WHAT IS BEING ASKED :: Repeat the listing in full. Nothing may be added or left out.

COLLECTED DATA ::
-- BEGIN --

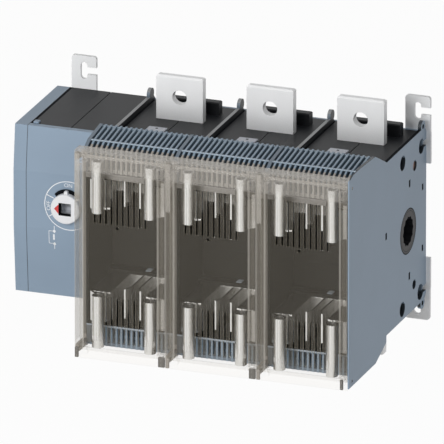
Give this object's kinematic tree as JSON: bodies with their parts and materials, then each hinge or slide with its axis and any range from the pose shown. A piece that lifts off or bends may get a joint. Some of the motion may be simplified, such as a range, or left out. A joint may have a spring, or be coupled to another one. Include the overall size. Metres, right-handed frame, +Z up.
{
  "type": "fuse switch disconnector",
  "caption": "Fuse switch disconnector: a blue-grey moulded pole block with clear hinged fuse covers, vent louvres and tin-plated terminals, and a rotary drive module at one side.",
  "frame": {"origin": "midway between the two lower mounting holes, on the plane of the mounting surface", "axes": "+X to the right seen from the front, +Y to the back into the mounting surface, +Z up"},
  "size_m": [0.3607, 0.211, 0.2446],
  "materials": {
    "housing_plastic": "fine-grained blue-grey moulding",
    "black_plastic": "satin black moulding",
    "chamber_plastic": "matt dark grey moulding",
    "clear_cover": "clear, slightly smoky polycarbonate",
    "contact_silver": "silver-plated copper",
    "terminal_tin": "tin-plated copper",
    "steel": "zinc-plated steel",
    "rail_steel": "light grey sheet steel",
    "hub_plastic": "glass-filled grey moulding",
    "dial_white": "white moulding"
  },
  "bodies": {
    "root": {"back_panel": "housing_plastic", "bottom_louvre_1": "housing_plastic", "bottom_louvre_2": "housing_plastic", "bottom_louvre_3": "housing_plastic", "bottom_plate_1": "black_plastic", "bottom_plate_2": "black_plastic", "bottom_plate_3": "black_plastic", "cover_hinge_rod": "clear_cover", "cover_latch_rod": "clear_cover", "drive_back": "housing_plastic", "drive_bottom_plate": "black_plastic", "drive_frame": "steel", "drive_front": "housing_plastic", "drive_side_cover": "housing_plastic", "drive_top_plate": "black_plastic", "fuse_chamber_1": "chamber_plastic", "fuse_chamber_2": "chamber_plastic", "fuse_chamber_3": "chamber_plastic", "fuse_contact_lower_1": "contact_silver", "fuse_contact_lower_2": "contact_silver", "fuse_contact_lower_3": "contact_silver", "fuse_contact_upper_1": "contact_silver", "fuse_contact_upper_2": "contact_silver", "fuse_contact_upper_3": "contact_silver", "mounting_rail_bottom": "rail_steel", "mounting_rail_top": "rail_steel", "partition_1": "housing_plastic", "partition_2": "housing_plastic", "side_wall_left": "housing_plastic", "side_wall_right": "housing_plastic", "terminal_lower_1": "terminal_tin", "terminal_lower_2": "terminal_tin", "terminal_lower_3": "terminal_tin", "terminal_upper_1": "terminal_tin", "terminal_upper_2": "terminal_tin", "terminal_upper_3": "terminal_tin", "top_louvre_1": "housing_plastic", "top_louvre_2": "housing_plastic", "top_louvre_3": "housing_plastic", "top_plate_1": "black_plastic", "top_plate_2": "black_plastic", "top_plate_3": "black_plastic"},
    "cover_1": {"fuse_cover_1": "clear_cover"},
    "cover_2": {"fuse_cover_2": "clear_cover"},
    "cover_3": {"fuse_cover_3": "clear_cover"},
    "switch": {"main_gear": "steel", "moving_contact_1": "contact_silver", "moving_contact_2": "contact_silver", "moving_contact_3": "contact_silver", "rotor_1": "chamber_plastic", "rotor_2": "chamber_plastic", "rotor_3": "chamber_plastic", "switch_shaft": "hub_plastic"},
    "cross": {"cross_shaft": "steel"},
    "dial_body": {"dial": "dial_white", "dial_shaft": "steel"}
  },
  "joints": [
    {"name": "cover_1_hinge", "type": "hinge", "parent": "root", "child": "cover_1", "pos_m": [0.1244, -0.2024, 0.0009], "axis": [1, 0, 0], "range_deg": [0, 90]},
    {"name": "cover_2_hinge", "type": "hinge", "parent": "root", "child": "cover_2", "pos_m": [0.0372, -0.2024, 0.0009], "axis": [1, 0, 0], "range_deg": [0, 90]},
    {"name": "cover_3_hinge", "type": "hinge", "parent": "root", "child": "cover_3", "pos_m": [-0.05, -0.2024, 0.0009], "axis": [1, 0, 0], "range_deg": [0, 90]},
    {"name": "switch_turn", "type": "hinge", "parent": "root", "child": "switch", "pos_m": [0.1696, -0.052, 0.0937], "axis": [1, 0, 0], "range_deg": [0, 90]},
    {"name": "dial_turn", "type": "hinge", "parent": "root", "child": "dial_body", "pos_m": [-0.135, -0.125, 0.1015], "axis": [0, 1, 0], "range_deg": [0, 90]},
    {"name": "cross_turn", "type": "hinge", "parent": "root", "child": "cross", "pos_m": [-0.1604, -0.085, 0.1015], "axis": [1, 0, 0], "range_deg": [-90, 0]}
  ],
  "couplings": [
    {"joint": "dial_turn", "follows": "switch_turn", "ratio": 1},
    {"joint": "cross_turn", "follows": "switch_turn", "ratio": -1}
  ]
}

-- END --

SOLUTION TO THE PROBLEM ::
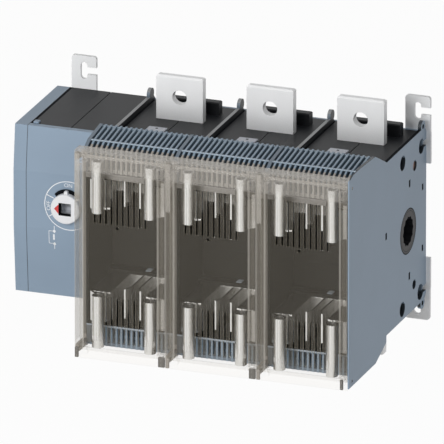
Give this object's kinematic tree as JSON: bodies with their parts and materials, then each hinge or slide with its axis and any range from the pose shown. A piece that lifts off or bends may get a joint. Some of the motion may be simplified, such as a range, or left out. A joint may have a spring, or be coupled to another one. Include the overall size. Metres, right-handed frame, +Z up.
{
  "type": "fuse switch disconnector",
  "caption": "Fuse switch disconnector: a blue-grey moulded pole block with clear hinged fuse covers, vent louvres and tin-plated terminals, and a rotary drive module at one side.",
  "frame": {"origin": "midway between the two lower mounting holes, on the plane of the mounting surface", "axes": "+X to the right seen from the front, +Y to the back into the mounting surface, +Z up"},
  "size_m": [0.3607, 0.211, 0.2446],
  "materials": {
    "housing_plastic": "fine-grained blue-grey moulding",
    "black_plastic": "satin black moulding",
    "chamber_plastic": "matt dark grey moulding",
    "clear_cover": "clear, slightly smoky polycarbonate",
    "contact_silver": "silver-plated copper",
    "terminal_tin": "tin-plated copper",
    "steel": "zinc-plated steel",
    "rail_steel": "light grey sheet steel",
    "hub_plastic": "glass-filled grey moulding",
    "dial_white": "white moulding"
  },
  "bodies": {
    "root": {"back_panel": "housing_plastic", "bottom_louvre_1": "housing_plastic", "bottom_louvre_2": "housing_plastic", "bottom_louvre_3": "housing_plastic", "bottom_plate_1": "black_plastic", "bottom_plate_2": "black_plastic", "bottom_plate_3": "black_plastic", "cover_hinge_rod": "clear_cover", "cover_latch_rod": "clear_cover", "drive_back": "housing_plastic", "drive_bottom_plate": "black_plastic", "drive_frame": "steel", "drive_front": "housing_plastic", "drive_side_cover": "housing_plastic", "drive_top_plate": "black_plastic", "fuse_chamber_1": "chamber_plastic", "fuse_chamber_2": "chamber_plastic", "fuse_chamber_3": "chamber_plastic", "fuse_contact_lower_1": "contact_silver", "fuse_contact_lower_2": "contact_silver", "fuse_contact_lower_3": "contact_silver", "fuse_contact_upper_1": "contact_silver", "fuse_contact_upper_2": "contact_silver", "fuse_contact_upper_3": "contact_silver", "mounting_rail_bottom": "rail_steel", "mounting_rail_top": "rail_steel", "partition_1": "housing_plastic", "partition_2": "housing_plastic", "side_wall_left": "housing_plastic", "side_wall_right": "housing_plastic", "terminal_lower_1": "terminal_tin", "terminal_lower_2": "terminal_tin", "terminal_lower_3": "terminal_tin", "terminal_upper_1": "terminal_tin", "terminal_upper_2": "terminal_tin", "terminal_upper_3": "terminal_tin", "top_louvre_1": "housing_plastic", "top_louvre_2": "housing_plastic", "top_louvre_3": "housing_plastic", "top_plate_1": "black_plastic", "top_plate_2": "black_plastic", "top_plate_3": "black_plastic"},
    "cover_1": {"fuse_cover_1": "clear_cover"},
    "cover_2": {"fuse_cover_2": "clear_cover"},
    "cover_3": {"fuse_cover_3": "clear_cover"},
    "switch": {"main_gear": "steel", "moving_contact_1": "contact_silver", "moving_contact_2": "contact_silver", "moving_contact_3": "contact_silver", "rotor_1": "chamber_plastic", "rotor_2": "chamber_plastic", "rotor_3": "chamber_plastic", "switch_shaft": "hub_plastic"},
    "cross": {"cross_shaft": "steel"},
    "dial_body": {"dial": "dial_white", "dial_shaft": "steel"}
  },
  "joints": [
    {"name": "cover_1_hinge", "type": "hinge", "parent": "root", "child": "cover_1", "pos_m": [0.1244, -0.2024, 0.0009], "axis": [1, 0, 0], "range_deg": [0, 90]},
    {"name": "cover_2_hinge", "type": "hinge", "parent": "root", "child": "cover_2", "pos_m": [0.0372, -0.2024, 0.0009], "axis": [1, 0, 0], "range_deg": [0, 90]},
    {"name": "cover_3_hinge", "type": "hinge", "parent": "root", "child": "cover_3", "pos_m": [-0.05, -0.2024, 0.0009], "axis": [1, 0, 0], "range_deg": [0, 90]},
    {"name": "switch_turn", "type": "hinge", "parent": "root", "child": "switch", "pos_m": [0.1696, -0.052, 0.0937], "axis": [1, 0, 0], "range_deg": [0, 90]},
    {"name": "dial_turn", "type": "hinge", "parent": "root", "child": "dial_body", "pos_m": [-0.135, -0.125, 0.1015], "axis": [0, 1, 0], "range_deg": [0, 90]},
    {"name": "cross_turn", "type": "hinge", "parent": "root", "child": "cross", "pos_m": [-0.1604, -0.085, 0.1015], "axis": [1, 0, 0], "range_deg": [-90, 0]}
  ],
  "couplings": [
    {"joint": "dial_turn", "follows": "switch_turn", "ratio": 1},
    {"joint": "cross_turn", "follows": "switch_turn", "ratio": -1}
  ]
}